Police said today that they have uncovered enough explosives and equipment to make hundreds of bombs at the home of a Sikh lawyer arrested in connection with terrorist blasts that killed at least 85 people.
Forty-four pounds of raw explosives, incriminating documents, literature on bomb-making, tools and bomb parts were recovered Monday from the home of Kartar Singh Narang, a senior investigating officer told the Associated Press today. The officer spoke on condition he not be identified.
The Indian Express newspaper, reporting on the discovery, quoted a police officer as saying: “This kind of ammunition in the hands of terrorists could have made a Beirut out of Delhi.” It did not identify the officer.
Campaign for Separate Nation
Sikh extremists have been waging a bloody campaign for a separate Punjab nation to be known as Khalistan. The majority of Sikhs are seeking greater religious and political autonomy within India, as well as territorial and economic concessions from the central government.
India expressed its “deep appreciation” to the U.S. government today for foiling an alleged plot by Sikh extremists to assassinate Prime Minister Rajiv Gandhi during his visit to the United States next month. (Story, Page 6.)
Many members of Parliament from Gandhi’s Congress Party as well as opposition parties demanded today that the prime minister cancel his trip. However, Gandhi quickly dispelled doubts about his plans to visit Moscow May 21-26, Paris June 6-10, and the United States June 11-14.
No Changes in Trip Plans
“There are no changes in the prime minister’s current plans for overseas trips,” Gandhi’s press spokesman Sharda Prasad said.

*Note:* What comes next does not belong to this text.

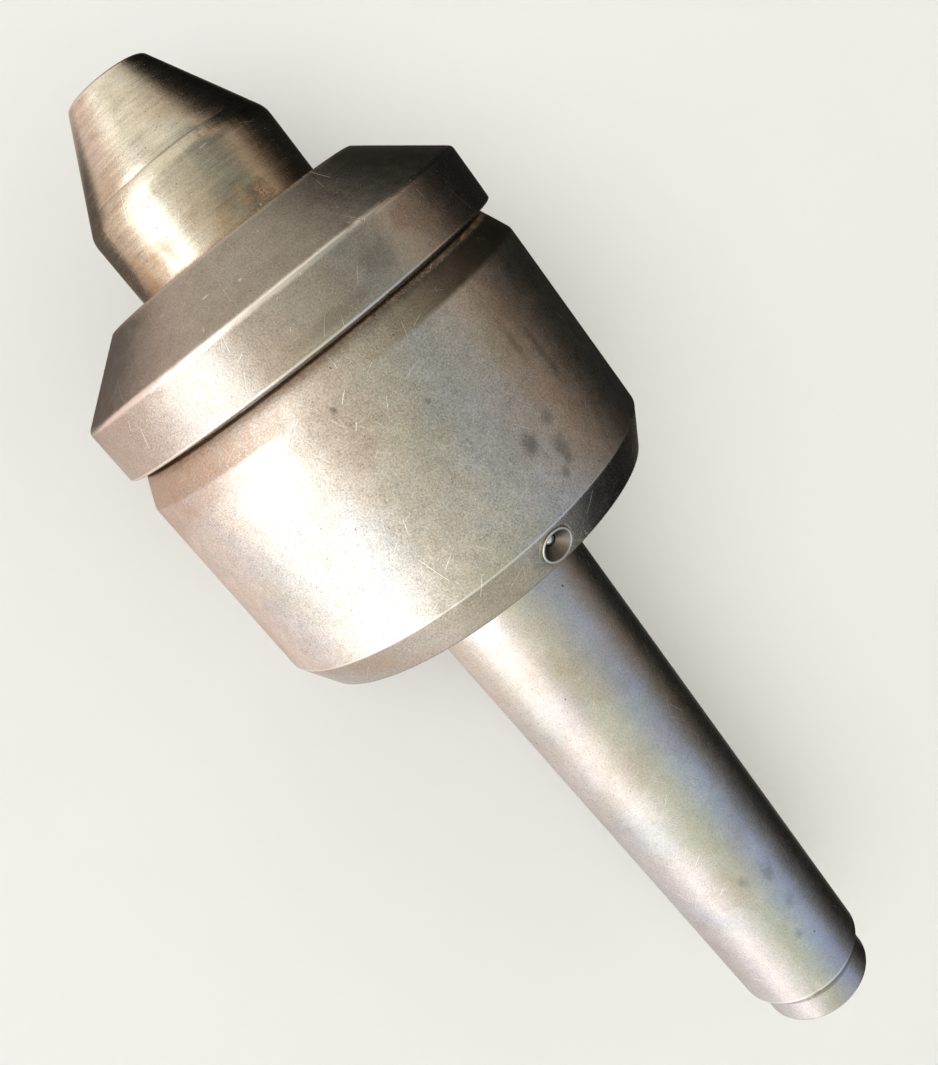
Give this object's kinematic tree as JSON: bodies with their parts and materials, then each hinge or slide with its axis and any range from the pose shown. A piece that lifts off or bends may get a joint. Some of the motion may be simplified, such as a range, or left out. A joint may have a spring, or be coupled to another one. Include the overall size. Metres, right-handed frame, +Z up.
{
  "type": "live center",
  "caption": "Heavy live center: a blunt 60 degree nose that turns on bearings in a round housing with a beveled screw-on cap, a ball oiler and a Morse taper shank",
  "frame": {"origin": "centre of the Morse taper's gauge plane, on the spindle axis", "axes": "+X runs along the spindle axis from the nose to the shank's end, the nose points to -X, +Z is up with the oiler on top"},
  "size_m": [0.2133, 0.075, 0.075],
  "materials": {
    "housing_steel": "turned and ground bare steel with a warm worn patina",
    "cap_steel": "turned bare steel, matte brown-grey on the bevel, bright at worn edges",
    "nose_steel": "ground hardened steel with turning marks and light rust at its root",
    "bearing_steel": "ground",
    "ball_steel": "lapped",
    "pressed_steel": "pressed sheet, satin",
    "cage_brass": "turned",
    "spring_steel": "drawn wire, oiled",
    "oiler_steel": "turned, worn bright on the rim, dark with old oil in the dish",
    "rubber": "matte nitrile"
  },
  "bodies": {
    "housing_body": {"housing": "housing_steel", "front_cap": "cap_steel", "cap_o_ring": "rubber", "seal_case": "pressed_steel", "seal_lip": "rubber", "seal_garter_spring": "spring_steel", "front_outer_ring": "bearing_steel", "thrust_housing_washer": "bearing_steel", "needle_cup": "bearing_steel", "oiler_cup": "oiler_steel", "oiler_spring": "spring_steel"},
    "spindle_body": {"nose_spindle": "nose_steel", "front_inner_ring": "bearing_steel", "retaining_ring": "spring_steel", "thrust_shaft_washer": "bearing_steel"},
    "front_cage_body": {"front_balls": "ball_steel", "front_cage_front_half": "pressed_steel", "front_cage_rear_half": "pressed_steel", "front_cage_rivets": "spring_steel"},
    "thrust_cage_body": {"thrust_balls": "ball_steel", "thrust_cage": "cage_brass"},
    "needle_cage_body": {"needle_rollers": "ball_steel", "needle_cage": "pressed_steel"},
    "oiler_ball_body": {"oiler_ball": "ball_steel"}
  },
  "joints": [
    {"name": "spindle_spin", "type": "hinge", "parent": "housing_body", "child": "spindle_body", "pos_m": [0, 0, 0], "axis": [1, 0, 0], "continuous": true},
    {"name": "front_cage_spin", "type": "hinge", "parent": "housing_body", "child": "front_cage_body", "pos_m": [0, 0, 0], "axis": [1, 0, 0], "continuous": true},
    {"name": "thrust_cage_spin", "type": "hinge", "parent": "housing_body", "child": "thrust_cage_body", "pos_m": [0, 0, 0], "axis": [1, 0, 0], "continuous": true},
    {"name": "needle_cage_spin", "type": "hinge", "parent": "housing_body", "child": "needle_cage_body", "pos_m": [0, 0, 0], "axis": [1, 0, 0], "continuous": true},
    {"name": "oiler_ball_press", "type": "slide", "parent": "housing_body", "child": "oiler_ball_body", "axis": [-0.4741, 0, -0.8805], "range_m": [0, 0.0008], "stiffness_N_per_m": 400, "springref_m": -0.002, "deforming": ["oiler_spring"]}
  ],
  "couplings": [
    {"joint": "front_cage_spin", "follows": "spindle_spin", "ratio": 0.416},
    {"joint": "thrust_cage_spin", "follows": "spindle_spin", "ratio": 0.5},
    {"joint": "needle_cage_spin", "follows": "spindle_spin", "ratio": 0.4546}
  ]
}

Narang and two others were arrested Sunday after a scuffle with police. Police Chief Ved Marwah has called them key figures in a wide-ranging conspiracy.
The coordinated explosions, which have been blamed on Sikh separatists, claimed 44 lives in the capital over the weekend and other victims in three states. At least 225 people were injured.
Explosives found at Narang’s house were “enough to blow up large parts of Delhi . . . enough to manufacture hundreds of more transistor bombs,” the senior police source told the AP. They were packed in a metal trunk on the roof of Narang’s house, he said.